Hollywood is a drug factory, I've learned. Almost everyone here is high on something. For example, over the few weeks I've been staying with Roxie and Jasper, I've found out that her drug of choice is cocaine, and his is that also, but he enjoys toking on marijuana in the mornings and evenings. Roxie says Jasper and I are much alike with our towering height and the cigarette, or joint in Jasper's case, that's always found in our fingers.

Jasper and I are very different, though. I mean, in my opinion. He's got frayed blonde hair from years of putting product and bleach in it and running the straight iron through to give it some style. I've just got dyed black hair over my natural brown color. It's nicely messy as it is because of all the layers, but occasionally I'll add some shit in it.

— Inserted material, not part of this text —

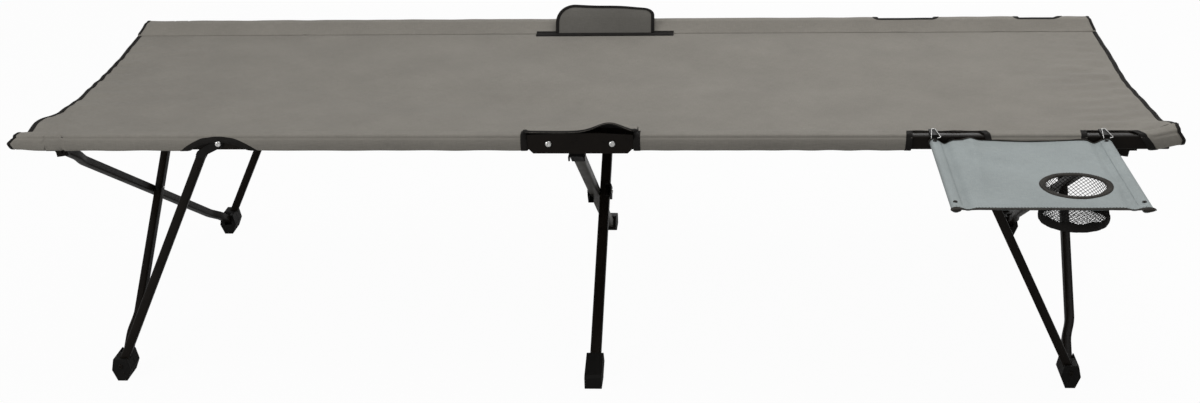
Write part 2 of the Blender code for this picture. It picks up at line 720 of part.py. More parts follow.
def leg(corner):
    """A leg: a fork that straddles the rail, a square tube set off to the outside, and the front foot."""
    frame = f"leg_{corner.name}"
    half = LEG_SIZE / 2
    slope = math.atan2(LEG_OFFSET, LEG_LENGTH)
    start = -FORK_TUBE_START
    tilt = corner.end * slope
    toward_foot = Matrix.Translation((0, 0, -LEG_LENGTH)) @ Matrix.Rotation(tilt, 4, "Y")
    tube_length = math.hypot(LEG_OFFSET, LEG_LENGTH)
    tube_top = tube_length + start
    tube = square_tube(half, LEG_WALL, LEG_TUBE_SHORT, tube_top, "Z")
    piece(f"{frame}_tube", frame, moved(tube, toward_foot), BLACK_PAINT, True)

    inside = RAIL_HALF + PLAY
    outside = inside + FORK_PLATE
    block_low = start + PLAY + half * math.tan(slope)
    centre = corner_line(slope, start)
    outline = arc(FORK_HEAD_RADIUS, (0, 0), *FORK_HEAD_ARC, ROUND_END_POINTS)
    outline += [
        (centre - half, start + FORK_SHOULDER),
        (centre - half, block_low),
        (centre + half, block_low),
        (centre + half, start + FORK_SHOULDER),
    ]
    fork = piece(f"{frame}_fork", frame, corner.side_prism(outline, -outside, outside), BLACK_PLASTIC)
    wide = LEG_LENGTH
    cut(fork, box((-wide, -inside, -FORK_THROAT), (wide, inside, wide)), "rail_gap")
    for face, label in ((-1, "outer"), (1, "inner")):
        low = (centre - LEG_SIZE * 2, face * (half + FORK_COLLAR), start - LEG_SIZE)
        high = (centre + LEG_SIZE * 2, face * RAIL_SIZE, start + FORK_COLLAR_HEIGHT)
        cut(fork, corner.box(low, high), f"shoulder_{label}")
    reach = outside - FORK_PLATE / 2
    fuse(fork, rod((0, -reach, 0), (0, reach, 0), PIN_RADIUS), "pin")
    spigot_low = tube_top - FORK_SPIGOT
    spigot_high = tube_top + FORK_COLLAR_HEIGHT / 2
    spigot = square_spigot(half - LEG_WALL, TUBE_CORNER - LEG_WALL, spigot_low, spigot_high)
    fuse(fork, moved(spigot, toward_foot), "spigot")

    outline = foot_outline()
    lean = corner.end * LEG_LEAN
    down = Matrix.Translation((0, 0, -LEG_LENGTH)) @ Matrix.Rotation(lean, 4, "Y")
    body = moved(corner.side_prism(outline, -FRONT_FOOT_OUT, FRONT_FOOT_IN), down)
    foot = piece(f"foot_front_{corner.name}", frame, body, BLACK_PLASTIC)
    seat = half + PLAY
    socket = box((-seat, -seat, LEG_TUBE_SHORT - PLAY), (seat, seat, FOOT_HEIGHT * 2))
    cut(foot, moved(socket, toward_foot), "socket")


def corner_line(slope, height):
    """How far the leg tube's axis lies outside the line from the rail rivet to the foot pivot."""
    return math.tan(slope) * (height + LEG_LENGTH)


def foot_outline():
    """The six-sided outline of a corner foot, about the foot's pivot: flat sole, wide waist, narrow top."""
    sole = -FOOT_PIVOT_HEIGHT
    waist = sole + FOOT_MAX_HEIGHT
    top = sole + FOOT_HEIGHT
    right = [(FOOT_BOTTOM_WIDTH / 2, sole), (FOOT_MAX_WIDTH / 2, waist), (FOOT_TOP_WIDTH / 2, top)]
    return right + [(-a, b) for a, b in reversed(right)]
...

He dresses very, very outrageously for such a timid guy. By his appearance, you'd think he's trying to attract attention, but whenever I see him receive some, he shy's away and sometimes disappears. Sure, I'm not too keen on a lot of attention either, but I don't go about making myself look like I want it.

Roxie and Jasper are very different too. She's very outspoken, while he's the opposite. She's wild, he's chill. She's got a southern accent, and he's got a Brooklyn one. She dresses like she works at the Geisha house with all the risqué, Asian-like clothes she wears. He dresses in mix-match, bright colored outfits with lots of scarves and blazers.

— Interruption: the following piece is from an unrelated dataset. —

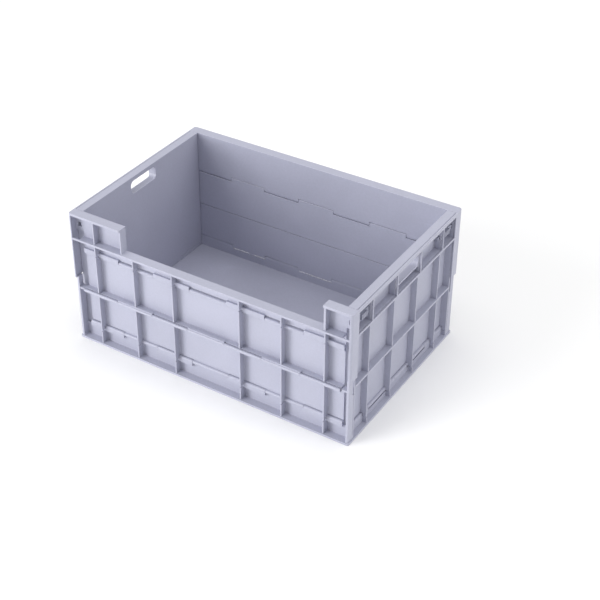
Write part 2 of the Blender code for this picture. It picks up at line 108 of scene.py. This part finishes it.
TONE = 0.035  # how far the clouds and flecks lighten or darken the plastic
PALE, DARK = 1.16, 0.72  # of the plastic's own colour, in scuffs and in the painted shade along the inner fillets
SCUFFING, WEAR, FILLET_SHADING = 0.5, 0.35, 0.30  # share of the pale colour, or of the dark colour of the painted shade, at full strength
DULL_ZINC, BRIGHT_ZINC = 0.86, 1.08  # of the zinc's own colour
GLOSS_RANGE, SCUFF_ROUGHENING, WEAR_POLISH = 0.05, 0.12, 0.2  # changes of roughness

# Camera.
CAMERA_AZIMUTH = math.radians(33.35)
CAMERA_ELEVATION = math.radians(33.8)
CAMERA_ROLL = math.radians(0.49)
CAMERA_DISTANCE = 2.5025
CAMERA_TARGET = Vector((0, 0, 0.150))
CAMERA_LENS = 79.88
CAMERA_SENSOR = 36
CAMERA_SHIFT = (0.0573, -0.0505)
CAMERA_CLIP = (0.05, 50)

# Studio.
FLOOR_SIZE = 8
SKY_STRENGTH = 0.56
LIGHTS = {  # place, diameter, watts
    "top": ((0, 0, 5), 4.5, 90),
    "key": ((-3, -5.5, 3.5), 3, 138),
    "low_left": ((-4.2, -4.6, 1.2), 3, 216),
    "right": ((6, 1, 2.5), 3.5, 105),
    "back": ((0.5, 6, 3.5), 3.5, 55),
}

MOULDED = {  # node: (body, material slot)
    "base_tray": ("base", "crate_plastic"),
    "rim_frame": ("rim", "crate_plastic"),
    "front_lower_leaf": ("front_lower", "crate_plastic"),
    "front_upper_leaf": ("front_upper", "crate_plastic"),
    "back_lower_leaf": ("back_lower", "crate_plastic"),
    "back_upper_leaf": ("back_upper", "crate_plastic"),
    "left_end_wall": ("left_end", "crate_plastic"),
    "right_end_wall": ("right_end", "crate_plastic"),
    "left_front_latch_bolt": ("left_front_bolt", "bolt_plastic"),
    "left_back_latch_bolt": ("left_back_bolt", "bolt_plastic"),
    "right_front_latch_bolt": ("right_front_bolt", "bolt_plastic"),
    "right_back_latch_bolt": ("right_back_bolt", "bolt_plastic"),
}
RODS = {
    "front_base_hinge_rod": "base",
    "back_base_hinge_rod": "base",
    "left_end_hinge_rod": "base",
    "right_end_hinge_rod": "base",
    "front_middle_hinge_rod": "front_lower",
    "back_middle_hinge_rod": "back_lower",
    "front_rim_hinge_rod": "rim",
    "back_rim_hinge_rod": "rim",
}


def object_of(name, data):
    made = bpy.data.objects.new(name, data)
    bpy.context.scene.collection.objects.link(made)
    return made


def mesh_of(name, mesh):
    data = bpy.data.meshes.new(name)
    mesh.to_mesh(data)
    mesh.free()
    return data


# Shapes.


def cleaned(node):
    """The CAD node's mesh with its flat faces joined up."""
    mesh = bmesh.new()
    mesh.from_mesh(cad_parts[node].data)
    bmesh.ops.remove_doubles(mesh, verts=mesh.verts, dist=MERGE)
    bmesh.ops.dissolve_limit(
        mesh, angle_limit=FLAT_ANGLE, verts=mesh.verts, edges=mesh.edges
    )
    return mesh


def flat_regions(mesh):
    """Groups of neighbouring faces that lie in one plane, numbered on the mesh."""
    layer = mesh.faces.layers.int.new("region")
    regions = []
    seen = set()
    for start in mesh.faces:
        if start in seen:
            continue
        seen.add(start)
        region = [start]
        for face in region:
            face[layer] = len(regions)
            for edge in face.edges:
                if edge.calc_face_angle(0) > FLAT_ANGLE:
                    continue
                new = [other for other in edge.link_faces if other not in seen]
                seen.update(new)
                region.extend(new)
        regions.append(region)
    return regions


def room_round(region):
    """Each outline edge of a flat region, with its distance from the rest of the outline."""
    edges = {edge for face in region for edge in face.edges}
    outline = [edge for edge in edges if edge.calc_face_angle(0) > FLAT_ANGLE]
    verts = {vert: row for row, vert in enumerate({v for e in outline for v in e.verts})}
    ends = np.array([[verts[vert] for vert in edge.verts] for edge in outline])
    points = np.array([vert.co for vert in verts])
    starts = points[ends[:, 0]]
    spans = points[ends[:, 1]] - starts
    reach = points[:, None] - starts
    share = np.clip((reach * spans).sum(2) / (spans * spans).sum(1), 0, 1)
    gaps = np.linalg.norm(reach - share[..., None] * spans, axis=2)
    for column, pair in enumerate(ends):
        gaps[pair, column] = np.inf
    for column, edge in enumerate(outline):
        yield edge, min(gaps[:, column].min(), gaps[ends[column]].min())


def is_outermost(edge):
    """True if the edge lies beside two sides of the crate's box."""
    sides = 0
    for axis in range(3):
        places = [vert.co[axis] for vert in edge.verts]
        high = min(places) > CRATE_HIGH[axis] - OUTERMOST
        low = max(places) < CRATE_LOW[axis] + OUTERMOST
        sides += high or low
    return sides > 1


def weigh_edges(mesh):
    """Gives each sharp edge its share of the widest rounding."""
    layer = mesh.edges.layers.float.new("bevel_weight_edge")
    room = {}
    for region in flat_regions(mesh):
        for edge, gap in room_round(region):
            room[edge] = min(gap, room.get(edge, gap))
    for edge, gap in room.items():
        if edge.calc_face_angle(0) > SHARP_ANGLE:
            width = SOFT_EDGE if is_outermost(edge) else FINE_EDGE
            edge[layer] = min(width, ROOM_SHARE * gap) / SOFT_EDGE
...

They both say I look different, but they can't detect the thing that's making me appear that way. Roxie always wants me to take my hat off to 'let my head air'. Jasper always wants to lend me a piece of his clothing. Perhaps they think doing that will make me fit in more. Perhaps they don't like being seen with an oddball like myself. I'm not changing. And I sure as hell don't think I'm better than either of them.

They do coke for fun. I do drugs as an escape, a medicine to numb me. It's quite pitiful.

I don't feel bad for myself. Hell, I'm the one who screwed me up. Some people are strong enough to pull through their troubles. And I've just learned to accept that I'm not one of those people. I've gotten used to the demons living inside me. Sometimes I call them my friends. I've realized others can't bare to feel that much anger, that much hatred and pain and sadness. Here I am. Living with all those feelings that I keep in a bottle at the center of my soul.

I'm very much aware of my well being and situation. Yet I ain't gonna do a damn thing. I have no ambition to. No will power or reason, besides Mary Ann. But I'm not strong enough for her. I'll try and try to beat my demons and flush them out of me, just like the same attempt I did when I was trying to rescue the relationship between me and my past girlfriend. That attempt had failed miserably, and I can't stand to have to feel that disappointment in myself once again. I can't bare to know I, yet again, let down someone I love dearly.

I think it's best if I leave Mary Ann be, let her regain her youthful, spiritual, believing mind. She's soon to grow up and realize I really was a fool. She's going to grow up and realize she was a fool for thinking she loved me. Of all the people in the world, why would she love me? I was the first to show her intimate love, and perhaps that's why she thinks she's in love with me.

There's no doubt that I'm in love with her. Jesus Christ, I don't think I've ever loved a woman this much. And I've only fucking seen her for about a day and night. I'm too attached to this sixteen year old queen. I've got to get away while I can, for her sake, and for mine also. If I broke Mary Ann's heart for any reason at all, my heart would shatter into a billion tiny, delicate pieces. And I truly believe my life would end at that point. I wouldn't be able to carry around the burden of knowing I damaged the love of my life.

I sit here on the apartment balcony that overlooks Sunset Strip. Inside, Roxie, Jasper and a few others are snorting a line of coke off of the glass coffee table. I can here them all laughing as their noses probably burn with pain.

In my hand are four pills, and I can't remember where I got them. I found them in one of my jeans' pockets just a few moments ago. They could be anything. But I know they're medicine and will make me feel better, so I swallow all of them, the trusty, always present Jack Daniels helping to wash them down.